Thursday, 9 August 2018

The Gorgon

As I have grown older, I've become aware of a characteristic of mine, which I don't much like. It's not casual racism or a prediliction for keeping a lap dog in a handbag about my person. It's more complicated than that.

It's my face. Or at least: that's where it starts. I have a resting facial expression that gives off a vibe. A hostile one. Not intentionally; it's just well... It's a thing. My face at rest looks like Vinnie Jones thinking "you don't get to talk about my mum".

I get it from my father, who got it from his father, who in turn... All the way back to Cro-Magnon man. Somehow my family line has managed to maintain the same physical characteristics as the European early modern humans of 15,000 years ago, almost without compromise.

I used to joke about this with people. Then one afternoon, in a moment of boredom, I decided to google what Cro-Magnon man looked like. You know you get those artists impressions of long dead species? Well the same exists for CMM. Lo and behold, atop the list of my image search results was a gentle portrait of... Well, not to put too fine a point on it, me. I'm handsome enough, but to all intents and purposes I am also pre-historic man.

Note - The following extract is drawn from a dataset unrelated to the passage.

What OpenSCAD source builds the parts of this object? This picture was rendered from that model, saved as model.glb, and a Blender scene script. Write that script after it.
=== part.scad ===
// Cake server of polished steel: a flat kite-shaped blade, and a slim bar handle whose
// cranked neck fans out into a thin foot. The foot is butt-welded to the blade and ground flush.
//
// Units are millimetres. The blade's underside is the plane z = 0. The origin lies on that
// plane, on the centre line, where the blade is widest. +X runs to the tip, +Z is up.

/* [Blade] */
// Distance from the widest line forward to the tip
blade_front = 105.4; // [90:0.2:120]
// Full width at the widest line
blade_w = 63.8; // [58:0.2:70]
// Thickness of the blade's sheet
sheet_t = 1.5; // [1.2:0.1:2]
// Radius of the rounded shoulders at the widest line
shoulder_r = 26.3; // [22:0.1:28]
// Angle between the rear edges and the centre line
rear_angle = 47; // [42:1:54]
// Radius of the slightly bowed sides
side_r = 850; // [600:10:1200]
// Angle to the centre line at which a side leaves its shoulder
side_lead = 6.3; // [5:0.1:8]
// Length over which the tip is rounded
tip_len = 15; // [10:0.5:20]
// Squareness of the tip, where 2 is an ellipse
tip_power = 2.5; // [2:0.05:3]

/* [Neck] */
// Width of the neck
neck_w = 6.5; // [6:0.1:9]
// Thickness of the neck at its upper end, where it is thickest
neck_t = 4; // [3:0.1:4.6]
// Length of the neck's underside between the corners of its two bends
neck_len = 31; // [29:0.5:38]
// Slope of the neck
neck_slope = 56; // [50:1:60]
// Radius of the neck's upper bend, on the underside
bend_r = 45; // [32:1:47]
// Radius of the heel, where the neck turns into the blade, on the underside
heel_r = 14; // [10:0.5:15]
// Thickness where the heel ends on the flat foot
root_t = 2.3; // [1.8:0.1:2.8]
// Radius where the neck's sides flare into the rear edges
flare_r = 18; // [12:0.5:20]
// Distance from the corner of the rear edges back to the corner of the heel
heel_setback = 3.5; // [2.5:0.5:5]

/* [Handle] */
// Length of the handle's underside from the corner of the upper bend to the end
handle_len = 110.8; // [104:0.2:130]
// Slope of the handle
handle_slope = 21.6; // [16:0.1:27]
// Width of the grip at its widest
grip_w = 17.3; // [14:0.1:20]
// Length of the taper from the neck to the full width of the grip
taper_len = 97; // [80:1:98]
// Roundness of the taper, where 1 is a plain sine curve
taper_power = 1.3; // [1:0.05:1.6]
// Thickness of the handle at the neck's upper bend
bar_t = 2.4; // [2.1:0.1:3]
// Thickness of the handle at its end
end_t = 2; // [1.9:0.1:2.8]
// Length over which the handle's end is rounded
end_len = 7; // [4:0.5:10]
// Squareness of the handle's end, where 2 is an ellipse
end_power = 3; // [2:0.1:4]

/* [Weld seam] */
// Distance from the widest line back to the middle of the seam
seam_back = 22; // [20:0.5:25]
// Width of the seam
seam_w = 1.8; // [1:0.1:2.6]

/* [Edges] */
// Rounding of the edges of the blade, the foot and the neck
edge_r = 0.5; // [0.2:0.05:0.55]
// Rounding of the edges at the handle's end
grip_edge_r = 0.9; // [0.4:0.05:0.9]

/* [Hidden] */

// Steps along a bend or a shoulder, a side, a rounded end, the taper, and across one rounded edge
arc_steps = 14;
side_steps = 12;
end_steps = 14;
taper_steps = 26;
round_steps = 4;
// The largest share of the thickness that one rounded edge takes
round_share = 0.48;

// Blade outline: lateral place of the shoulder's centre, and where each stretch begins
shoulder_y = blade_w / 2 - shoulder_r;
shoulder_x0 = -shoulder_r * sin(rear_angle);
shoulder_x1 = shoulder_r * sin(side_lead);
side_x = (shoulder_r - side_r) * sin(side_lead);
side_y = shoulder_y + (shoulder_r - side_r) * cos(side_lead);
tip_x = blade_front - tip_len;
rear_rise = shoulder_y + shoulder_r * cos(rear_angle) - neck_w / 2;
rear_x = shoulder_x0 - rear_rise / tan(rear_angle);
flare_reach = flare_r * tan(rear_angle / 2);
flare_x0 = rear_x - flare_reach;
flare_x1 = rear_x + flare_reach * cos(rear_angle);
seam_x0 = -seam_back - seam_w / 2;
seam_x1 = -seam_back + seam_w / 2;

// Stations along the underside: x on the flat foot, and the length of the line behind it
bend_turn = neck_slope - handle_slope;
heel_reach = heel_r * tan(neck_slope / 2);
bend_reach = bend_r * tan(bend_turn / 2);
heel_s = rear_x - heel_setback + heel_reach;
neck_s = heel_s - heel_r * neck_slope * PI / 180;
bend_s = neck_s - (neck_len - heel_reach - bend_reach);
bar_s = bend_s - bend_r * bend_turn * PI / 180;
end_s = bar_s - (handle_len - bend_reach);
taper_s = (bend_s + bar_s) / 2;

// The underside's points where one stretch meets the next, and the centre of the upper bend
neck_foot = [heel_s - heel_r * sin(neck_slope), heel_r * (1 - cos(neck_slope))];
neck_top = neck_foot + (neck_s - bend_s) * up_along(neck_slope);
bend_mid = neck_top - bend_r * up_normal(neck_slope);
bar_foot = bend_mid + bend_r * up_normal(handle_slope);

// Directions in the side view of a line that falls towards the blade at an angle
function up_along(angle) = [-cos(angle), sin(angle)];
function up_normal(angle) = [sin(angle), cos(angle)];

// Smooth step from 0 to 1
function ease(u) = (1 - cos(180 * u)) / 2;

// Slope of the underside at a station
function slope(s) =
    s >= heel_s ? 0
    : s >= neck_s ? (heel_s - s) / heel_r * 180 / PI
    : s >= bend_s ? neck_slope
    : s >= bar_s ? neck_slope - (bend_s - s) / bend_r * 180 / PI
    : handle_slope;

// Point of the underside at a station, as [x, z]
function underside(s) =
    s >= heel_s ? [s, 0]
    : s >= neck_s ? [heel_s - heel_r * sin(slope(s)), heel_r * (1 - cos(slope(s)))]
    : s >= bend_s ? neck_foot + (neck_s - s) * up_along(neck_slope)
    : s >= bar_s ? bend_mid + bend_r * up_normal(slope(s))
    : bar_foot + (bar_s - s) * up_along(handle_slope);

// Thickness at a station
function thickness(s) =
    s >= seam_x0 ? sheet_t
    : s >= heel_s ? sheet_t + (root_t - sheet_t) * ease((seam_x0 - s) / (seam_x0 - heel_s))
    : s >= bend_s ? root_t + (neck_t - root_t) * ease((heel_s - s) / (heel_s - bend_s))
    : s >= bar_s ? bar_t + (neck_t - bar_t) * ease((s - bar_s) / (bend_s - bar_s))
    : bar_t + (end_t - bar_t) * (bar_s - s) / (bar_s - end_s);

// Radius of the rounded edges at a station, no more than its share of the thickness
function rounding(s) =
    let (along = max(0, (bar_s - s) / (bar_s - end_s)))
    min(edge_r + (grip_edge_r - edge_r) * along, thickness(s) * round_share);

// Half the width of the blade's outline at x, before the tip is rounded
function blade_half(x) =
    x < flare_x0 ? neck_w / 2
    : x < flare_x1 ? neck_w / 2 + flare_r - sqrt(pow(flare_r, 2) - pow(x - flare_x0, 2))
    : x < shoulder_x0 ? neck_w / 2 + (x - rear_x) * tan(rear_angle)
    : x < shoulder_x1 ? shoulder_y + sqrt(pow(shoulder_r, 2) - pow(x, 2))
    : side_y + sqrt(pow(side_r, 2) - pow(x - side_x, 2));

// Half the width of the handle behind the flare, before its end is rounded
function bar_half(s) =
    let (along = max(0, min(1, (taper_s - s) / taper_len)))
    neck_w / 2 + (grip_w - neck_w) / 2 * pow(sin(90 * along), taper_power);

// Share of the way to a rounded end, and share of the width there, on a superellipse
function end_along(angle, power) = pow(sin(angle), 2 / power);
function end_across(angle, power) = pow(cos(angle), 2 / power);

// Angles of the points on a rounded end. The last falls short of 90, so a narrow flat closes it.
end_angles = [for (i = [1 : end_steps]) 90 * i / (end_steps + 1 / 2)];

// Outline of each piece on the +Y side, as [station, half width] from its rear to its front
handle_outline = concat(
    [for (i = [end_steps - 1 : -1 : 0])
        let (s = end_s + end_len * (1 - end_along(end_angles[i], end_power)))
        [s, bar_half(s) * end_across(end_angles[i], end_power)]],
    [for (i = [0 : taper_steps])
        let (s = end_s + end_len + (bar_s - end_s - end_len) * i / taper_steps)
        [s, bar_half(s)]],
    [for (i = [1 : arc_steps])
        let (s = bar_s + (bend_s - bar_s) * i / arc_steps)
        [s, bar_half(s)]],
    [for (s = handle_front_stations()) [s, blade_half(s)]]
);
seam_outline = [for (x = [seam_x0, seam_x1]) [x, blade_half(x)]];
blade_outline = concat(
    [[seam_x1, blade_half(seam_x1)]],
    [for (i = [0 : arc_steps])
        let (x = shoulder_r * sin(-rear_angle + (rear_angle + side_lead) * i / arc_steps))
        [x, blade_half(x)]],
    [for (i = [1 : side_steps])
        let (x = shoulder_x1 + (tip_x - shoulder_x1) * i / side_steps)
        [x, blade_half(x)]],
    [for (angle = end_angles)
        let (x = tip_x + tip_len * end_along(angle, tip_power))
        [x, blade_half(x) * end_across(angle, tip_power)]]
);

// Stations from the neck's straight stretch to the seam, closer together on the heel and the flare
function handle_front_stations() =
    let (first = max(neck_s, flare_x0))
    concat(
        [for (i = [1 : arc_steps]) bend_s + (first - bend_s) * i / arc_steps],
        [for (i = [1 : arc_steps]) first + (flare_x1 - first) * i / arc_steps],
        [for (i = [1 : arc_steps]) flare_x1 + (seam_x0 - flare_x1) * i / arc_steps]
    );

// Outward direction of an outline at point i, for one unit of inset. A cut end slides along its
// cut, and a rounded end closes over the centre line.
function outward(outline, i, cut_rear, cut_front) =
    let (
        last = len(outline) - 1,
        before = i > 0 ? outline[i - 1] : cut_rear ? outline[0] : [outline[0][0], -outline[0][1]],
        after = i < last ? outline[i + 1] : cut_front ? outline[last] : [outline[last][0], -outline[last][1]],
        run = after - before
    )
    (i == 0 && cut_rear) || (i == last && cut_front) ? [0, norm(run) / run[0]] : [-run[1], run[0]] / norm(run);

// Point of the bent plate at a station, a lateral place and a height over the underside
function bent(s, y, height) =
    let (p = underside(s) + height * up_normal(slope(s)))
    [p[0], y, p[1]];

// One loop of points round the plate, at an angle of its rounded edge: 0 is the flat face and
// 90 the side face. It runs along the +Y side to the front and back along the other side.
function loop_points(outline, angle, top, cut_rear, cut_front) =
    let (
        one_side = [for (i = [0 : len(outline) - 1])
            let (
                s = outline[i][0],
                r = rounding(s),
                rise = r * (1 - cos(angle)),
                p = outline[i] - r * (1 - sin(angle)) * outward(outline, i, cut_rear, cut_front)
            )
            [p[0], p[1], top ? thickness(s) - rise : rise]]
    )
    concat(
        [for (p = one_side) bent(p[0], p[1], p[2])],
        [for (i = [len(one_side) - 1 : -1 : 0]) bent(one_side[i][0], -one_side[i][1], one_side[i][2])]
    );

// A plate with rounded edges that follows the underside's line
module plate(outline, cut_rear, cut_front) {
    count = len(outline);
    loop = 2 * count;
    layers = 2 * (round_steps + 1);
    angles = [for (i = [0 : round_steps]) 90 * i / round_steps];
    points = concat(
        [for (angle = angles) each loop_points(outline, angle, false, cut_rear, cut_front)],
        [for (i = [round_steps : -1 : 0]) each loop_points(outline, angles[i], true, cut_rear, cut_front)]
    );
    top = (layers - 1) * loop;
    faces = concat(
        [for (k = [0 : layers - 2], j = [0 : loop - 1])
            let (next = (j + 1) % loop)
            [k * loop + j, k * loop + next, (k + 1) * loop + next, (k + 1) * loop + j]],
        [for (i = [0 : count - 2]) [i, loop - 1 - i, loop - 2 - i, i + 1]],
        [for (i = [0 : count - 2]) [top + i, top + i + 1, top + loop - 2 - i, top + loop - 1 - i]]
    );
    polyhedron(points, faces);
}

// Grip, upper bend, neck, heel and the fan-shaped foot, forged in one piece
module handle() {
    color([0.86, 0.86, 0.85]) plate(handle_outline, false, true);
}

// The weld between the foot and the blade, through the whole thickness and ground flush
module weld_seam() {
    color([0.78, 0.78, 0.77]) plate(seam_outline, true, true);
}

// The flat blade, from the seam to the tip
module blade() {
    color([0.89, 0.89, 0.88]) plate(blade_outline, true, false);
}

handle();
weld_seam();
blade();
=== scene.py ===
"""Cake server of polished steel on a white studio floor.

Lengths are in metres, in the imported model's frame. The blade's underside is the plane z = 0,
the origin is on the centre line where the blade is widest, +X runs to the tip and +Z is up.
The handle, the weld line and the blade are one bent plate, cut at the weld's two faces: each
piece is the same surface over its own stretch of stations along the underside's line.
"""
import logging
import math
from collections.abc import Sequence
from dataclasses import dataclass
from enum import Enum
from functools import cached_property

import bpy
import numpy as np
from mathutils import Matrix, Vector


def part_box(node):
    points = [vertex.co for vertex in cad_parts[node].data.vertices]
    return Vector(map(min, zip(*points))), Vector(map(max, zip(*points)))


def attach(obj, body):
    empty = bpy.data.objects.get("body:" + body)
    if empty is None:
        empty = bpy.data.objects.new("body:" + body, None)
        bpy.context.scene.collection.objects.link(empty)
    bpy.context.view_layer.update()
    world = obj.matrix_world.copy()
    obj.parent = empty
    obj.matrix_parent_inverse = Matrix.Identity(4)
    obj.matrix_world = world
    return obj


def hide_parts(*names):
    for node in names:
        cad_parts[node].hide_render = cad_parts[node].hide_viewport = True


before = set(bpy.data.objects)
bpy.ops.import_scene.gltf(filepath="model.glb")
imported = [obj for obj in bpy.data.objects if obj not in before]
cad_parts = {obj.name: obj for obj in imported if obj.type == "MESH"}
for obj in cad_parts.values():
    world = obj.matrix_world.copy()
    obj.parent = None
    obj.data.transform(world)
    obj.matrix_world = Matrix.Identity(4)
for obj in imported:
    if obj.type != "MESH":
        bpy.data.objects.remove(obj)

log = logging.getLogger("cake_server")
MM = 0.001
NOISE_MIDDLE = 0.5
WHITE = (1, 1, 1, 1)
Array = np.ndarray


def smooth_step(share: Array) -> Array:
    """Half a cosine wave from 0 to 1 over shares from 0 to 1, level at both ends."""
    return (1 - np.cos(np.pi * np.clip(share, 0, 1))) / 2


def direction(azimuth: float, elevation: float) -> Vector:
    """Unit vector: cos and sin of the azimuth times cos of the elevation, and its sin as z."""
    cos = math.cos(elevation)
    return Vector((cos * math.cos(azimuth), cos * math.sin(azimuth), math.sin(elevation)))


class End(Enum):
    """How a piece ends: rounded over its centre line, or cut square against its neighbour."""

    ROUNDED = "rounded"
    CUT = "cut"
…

Some examples of Cro-Magnon Man

Daily people say to me "are you okay?", seeing the foaming torrent of fury upon my brow. What they don't realise is, they're almost certainly seeing me imagining "what will I eat for lunch today?" The person asking the question doubtless thinks I'm giving genuine consideration to eating them. Alas.

This isn't helped by a number of other qualities of mine. I have a deepish and booming voice, excellent for terrifying small children... And adults too as it turns out. It all goes together to form the impression of an altogether terrifying man. C'est moi.

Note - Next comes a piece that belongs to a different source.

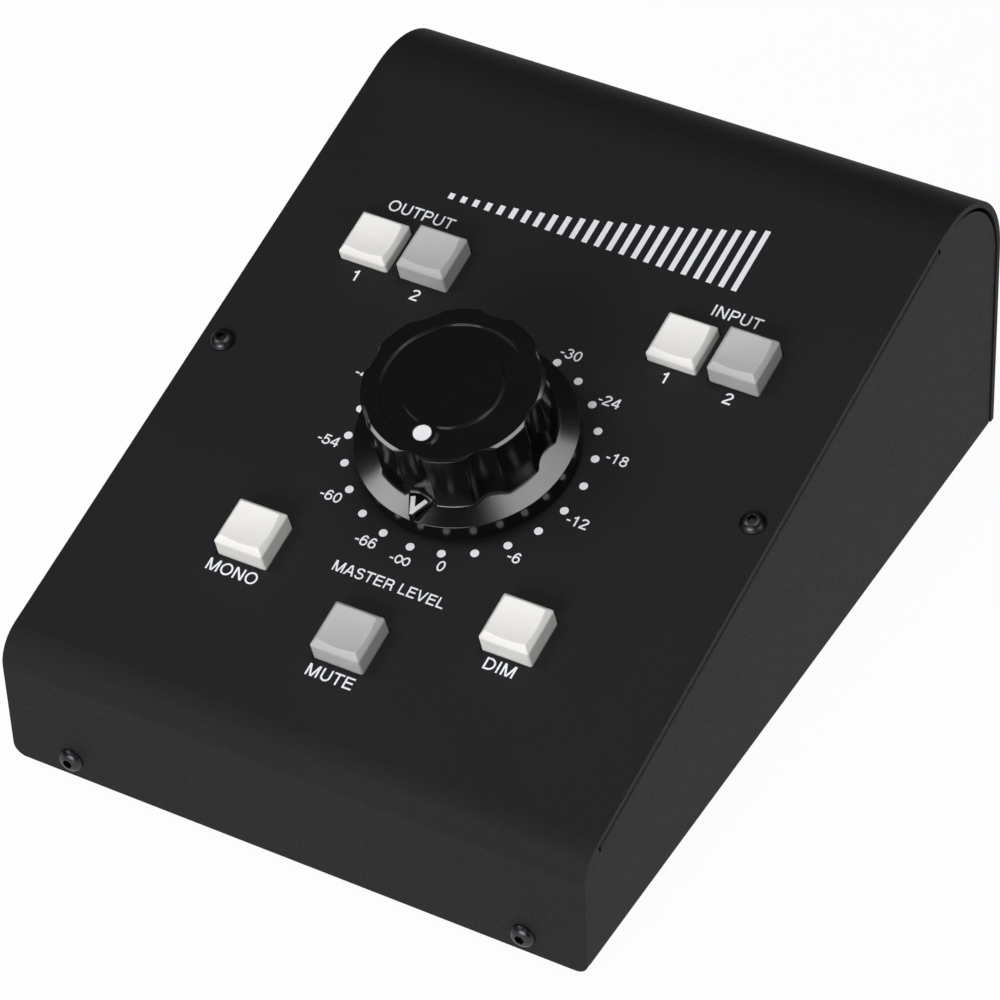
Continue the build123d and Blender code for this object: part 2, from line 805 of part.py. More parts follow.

Tragically for all concerned, the inquiry "are you okay?" now triggers a Pavlovian reaction. Immediately I'm thinking "oh no's! I'm giving off that vibe again!"

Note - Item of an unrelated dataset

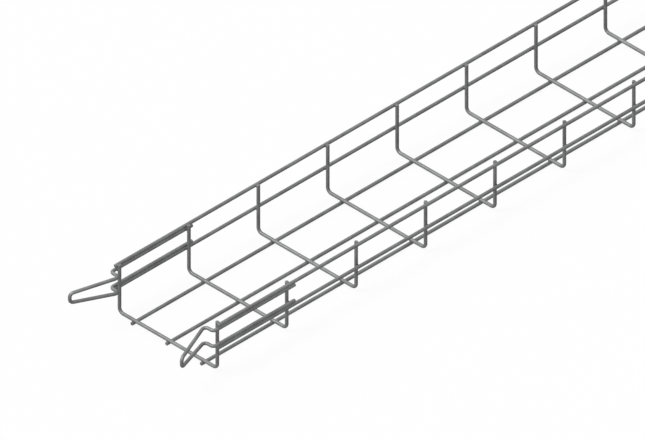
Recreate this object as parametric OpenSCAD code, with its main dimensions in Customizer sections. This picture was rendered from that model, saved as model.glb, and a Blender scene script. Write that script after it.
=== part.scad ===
// Welded wire cable basket: a U-shaped tray for carrying cables, with a spring loop on
// each side of one end that clicks onto the next length of tray.
// Every wire is cut and bent from one size of round steel wire and is resistance-welded
// where it crosses another. X runs across the tray, Y along it and Z up. The origin is
// on the ground, at the middle of the overall length.

/* [Wire] */
// Diameter of every wire
wire_d = 3.9; // [3:0.1:4.8]
// Depth that a weld sinks two crossing wires into each other
weld_set = 0.3; // [0.1:0.1:0.4]

/* [Tray] */
// Width over the side wires
tray_w = 152; // [140:1:320]
// Height from the ground to the cut tips of the cross wires
tray_h = 64; // [56:1:110]
// Distance between two cross wires
cross_pitch = 100; // [60:5:120]
// Number of cross wires
cross_count = 31; // [3:1:31]
// Distance from a middle side wire up to the top side wire
side_pitch = 28.3; // [26:0.1:36]
// Distance between two floor wires
floor_pitch = 50; // [30:1:52]
// Length of a lengthwise wire past the end cross wire
overhang = 3; // [2:0.5:20]
// Radius of a cross wire's centre line where its floor turns up into its sides
corner_r = 8; // [4:0.5:12]

/* [Coupling loops] */
// Length of a loop's leg past the second cross wire
leg_past = 8; // [4:1:30]
// Gap between a loop's leg and the side wire beside it
leg_gap = 0.5; // [0.1:0.1:1]
// Distance from the first cross wire out to the step where a loop turns in
step_out = 9; // [7:0.5:15]
// Distance that the step takes a loop in from the side
step_in = 13.2; // [11:0.1:16]
// Distance that a loop reaches past its step
nose_reach = 52.5; // [40:0.5:80]
// Distance that the nose lies outside the inner end of the step
nose_flare = 19.8; // [5:0.1:25]
// Height between the two runs of the wire where they turn round the nose
nose_h = 11.2; // [10:0.1:14]
// Radius of the centre line at the two bends of the step
step_r = 4; // [3:0.1:4.5]
// Radius of the centre line at the two bends of the nose
nose_r = 4.6; // [3:0.1:4.8]

/* [Hidden] */
wire_r = wire_d / 2;
weld_pitch = wire_d - weld_set;       // from centre line to centre line at a weld
side_x = tray_w / 2 - wire_r;         // side wires and the legs of the loops
upright_x = side_x - weld_pitch;      // uprights of the cross wires
floor_z = wire_r + weld_pitch;        // floor run of the cross wires
top_z = tray_h - wire_r;              // top side wires
middle_z = top_z - side_pitch;        // middle side wires

// A ball this much larger than the wire closes the joint between a straight and a bend.
joint_skin = 0.02;

crossed_l = (cross_count - 1) * cross_pitch;
long_l = crossed_l + 2 * overhang;
loop_reach = step_out + nose_reach + wire_r + joint_skin;
first_y = (loop_reach - overhang - crossed_l) / 2;   // first cross wire

loop_high_z = top_z - wire_d - leg_gap;
loop_low_z = middle_z + wire_d + leg_gap;
loop_middle_z = (loop_high_z + loop_low_z) / 2;

$fn = 48;

function two_digits(n) = str(n < 10 ? "0" : "", n);
function cross_name(i) = str("cross_wire_", two_digits(i + 1));

CROSS_NAMES = [for (i = [0:cross_count - 1]) cross_name(i)];
FLOOR_NAMES = ["floor_wire_left", "floor_wire_middle", "floor_wire_right"];
TOP_NAMES = ["top_side_wire_left", "top_side_wire_right"];
MIDDLE_NAMES = ["middle_side_wire_left", "middle_side_wire_right"];
LOOP_NAMES = ["coupling_loop_left", "coupling_loop_right"];

function unit(v) = v / norm(v);
function ahead(points, i) = unit(points[i + 1] - points[i]);

// Axes of the bend at corner i of a centre line: the side that the wire bends towards,
// the line that it bends about and the way that it arrives.
function bend_axes(points, i) =
    let (arrives = ahead(points, i - 1),
         about = unit(cross(arrives, ahead(points, i))))
    [cross(about, arrives), about, arrives];

function bend_angle(points, i) =
    let (a = ahead(points, i - 1), b = ahead(points, i))
    atan2(norm(cross(a, b)), a * b);

// Length of straight wire that the bend at corner i takes up on each side of it.
function bend_take(points, radii, i) =
    i == 0 || i == len(points) - 1 ? 0 : radii[i - 1] * tan(bend_angle(points, i) / 2);

// Turn of the wire in the bender, from the plane of bend i - 1 to the plane of bend i.
function bend_turn(points, i) =
    i == 1 ? 0 :
    let (last = bend_axes(points, i - 1), next = bend_axes(points, i))
    atan2(next[2] * cross(last[1], next[1]), last[1] * next[1]);

// A bend from the Z direction towards +X, starting at the origin.
module bend(r, angle) {
    translate([r, 0, 0])
        rotate([90, 0, 180])
            rotate_extrude(angle = angle)
                translate([r, 0])
                    circle(r = wire_r);
}

module joint() {
    sphere(r = wire_r + joint_skin);
}

// The wire from corner i on, fed along Z and turned and bent at each corner.
module wire_from(points, radii, i) {
    takes = bend_take(points, radii, i) + bend_take(points, radii, i + 1);
    feed = norm(points[i + 1] - points[i]) - takes;
    cylinder(r = wire_r, h = feed);
    if (i + 2 < len(points))
        translate([0, 0, feed])
            rotate([0, 0, bend_turn(points, i + 1)])
                bent_on(points, radii, i + 1);
}

module bent_on(points, radii, i) {
    r = radii[i - 1];
    angle = bend_angle(points, i);
    joint();
    bend(r, angle);
    translate([r, 0, 0])
        rotate([0, angle, 0])
            translate([-r, 0, 0]) {
                joint();
                wire_from(points, radii, i);
            }
}

// A wire along a centre line, bent to one of the radii at each inner corner.
module bent_wire(points, radii) {
    axes = bend_axes(points, 1);
    multmatrix([for (k = [0:2]) [axes[0][k], axes[1][k], axes[2][k], points[0][k]]])
        wire_from(points, radii, 0);
}

// A cross wire: one U that makes a strip of the floor and both sides.
module cross_wire(i) {
    upright_l = tray_h - floor_z - corner_r;
    color("silver")
        translate([0, first_y + i * cross_pitch, 0]) {
            translate([corner_r - upright_x, 0, floor_z])
                rotate([0, 90, 0])
                    cylinder(r = wire_r, h = 2 * (upright_x - corner_r));
            for (hand = [0, 1])
                mirror([hand, 0, 0])
                    translate([upright_x, 0, floor_z + corner_r]) {
                        cylinder(r = wire_r, h = upright_l);
                        rotate([0, 180, 0])
                            bend(corner_r, 90);
                    }
        }
}

// A lengthwise wire, straight from end to end.
module long_wire(x, z) {
    color("silver")
        translate([x, first_y - overhang, z])
            rotate([-90, 0, 0])
                cylinder(r = wire_r, h = long_l);
}

// A coupling loop: a hairpin whose two legs are welded outside the first two cross wires.
// Past the tray it steps inwards and flares out again to its nose, so that the last
// cross wire of the next tray snaps in behind the step.
module coupling_loop(hand) {
    step_y = first_y - step_out;
    leg_end_y = first_y + cross_pitch + leg_past;
    step_x = side_x - step_in;
    half = [
        [side_x, leg_end_y, loop_high_z],
        [side_x, step_y, loop_high_z],
        [step_x, step_y, loop_high_z],
        [step_x + nose_flare, step_y - nose_reach, loop_middle_z + nose_h / 2]
    ];
    both = concat(half, [for (i = [1:len(half)])
        let (p = half[len(half) - i])
        [p[0], p[1], 2 * loop_middle_z - p[2]]
    ]);
    radii = [step_r, step_r, nose_r, nose_r, step_r, step_r];
    color("silver")
        bent_wire([for (p = both) [hand * p[0], p[1], p[2]]], radii);
}

for (i = [0:cross_count - 1])
    cross_wire(i);
for (i = [0:2])
    long_wire((i - 1) * floor_pitch, wire_r);
for (i = [0, 1])
    long_wire((2 * i - 1) * side_x, top_z);
for (i = [0, 1])
    long_wire((2 * i - 1) * side_x, middle_z);
for (i = [0, 1])
    coupling_loop(2 * i - 1);
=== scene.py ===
"""A welded wire cable basket: a U-shaped tray of round zinc-plated steel wire, 3 m long,
with a spring loop on each side of one end that clicks onto the next length of tray."""

import math
import random

import bmesh
import bpy
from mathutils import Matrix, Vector


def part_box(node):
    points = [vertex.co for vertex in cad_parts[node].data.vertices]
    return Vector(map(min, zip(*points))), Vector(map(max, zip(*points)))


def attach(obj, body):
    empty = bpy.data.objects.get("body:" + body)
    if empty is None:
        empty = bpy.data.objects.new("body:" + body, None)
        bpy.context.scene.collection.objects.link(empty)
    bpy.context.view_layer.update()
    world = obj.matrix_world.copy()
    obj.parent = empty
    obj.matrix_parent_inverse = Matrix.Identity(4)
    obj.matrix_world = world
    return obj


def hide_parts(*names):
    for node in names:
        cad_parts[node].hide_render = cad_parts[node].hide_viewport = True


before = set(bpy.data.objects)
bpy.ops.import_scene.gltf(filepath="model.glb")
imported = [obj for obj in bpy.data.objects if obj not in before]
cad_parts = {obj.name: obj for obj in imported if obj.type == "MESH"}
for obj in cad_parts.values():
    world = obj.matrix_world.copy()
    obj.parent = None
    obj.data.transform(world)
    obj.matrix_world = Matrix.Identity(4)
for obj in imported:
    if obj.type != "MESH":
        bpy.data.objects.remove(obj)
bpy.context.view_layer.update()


# ---------------------------------------------------------------------------------------
# Floor wires
# Three straight lengths of hard-drawn steel wire that the tray rests on. They come off a
# coil through straightening rolls, are sheared to length, and lie under the cross wires
# that are welded onto them. The zinc goes on when the whole tray is welded.

WIRE_SIDES = 24
BEND_STEPS = 12
BURR_ROUND = 0.0003        # how far the zinc rounds the rim of a sheared end
SHEAR_LEAN = 0.05          # slope of a sheared face, from the gap between the blades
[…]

Even my own wife, who at this point I've known for half my life, asks this question. It's as if I have a broken sensor which feeds people the wrong data. My face is the human equivalent of a smoke alarm cited too near a toaster. Daily triggering panic in those around me when really everything is fine. It's fresh toast, not the end of the world.

Whilst this may seem immediately comic, it is not. Not really. I spend more of my life than I would like attempting to compensate. Trying to make people feel everything's okay, when actually everything is okay, it's just my face that suggests otherwise. This is tiring. Adjusting the person that you appear to be, to be closer to the person that you actually are. It really is exhausting. It merits a chorus of "I am what I am, and what I am, needs no excuses". And then some.

The question is: what to do? I need a lifehack to help me. I've had a small bunch of ideas so far:

Idea #1. Literally look through rose tinted spectacles if you're giving off that vibe. What I mean is: get some sunglasses of a cheery disposition and wear them when you fear you're giving off negative vibes. If they look somewhat ridiculous, so much the better. That can only serve your purpose. Aim for Elton John's heyday and you can't go far wrong.

Idea #2: always be looking in mirrors. This has the disadvantage of coming across vain but might help as you'd be aware of your appearance. It's also impractical; mirrors aren't everywhere. Mind you, Arthur Fonzarelli managed to swing this.

Idea #3: Eye contact; make more of it. This helps people know that you're not a serial killer; I'm certain of that.

If anyone else has any suggestions I would warmly welcome them. Debug me; you have my blessing.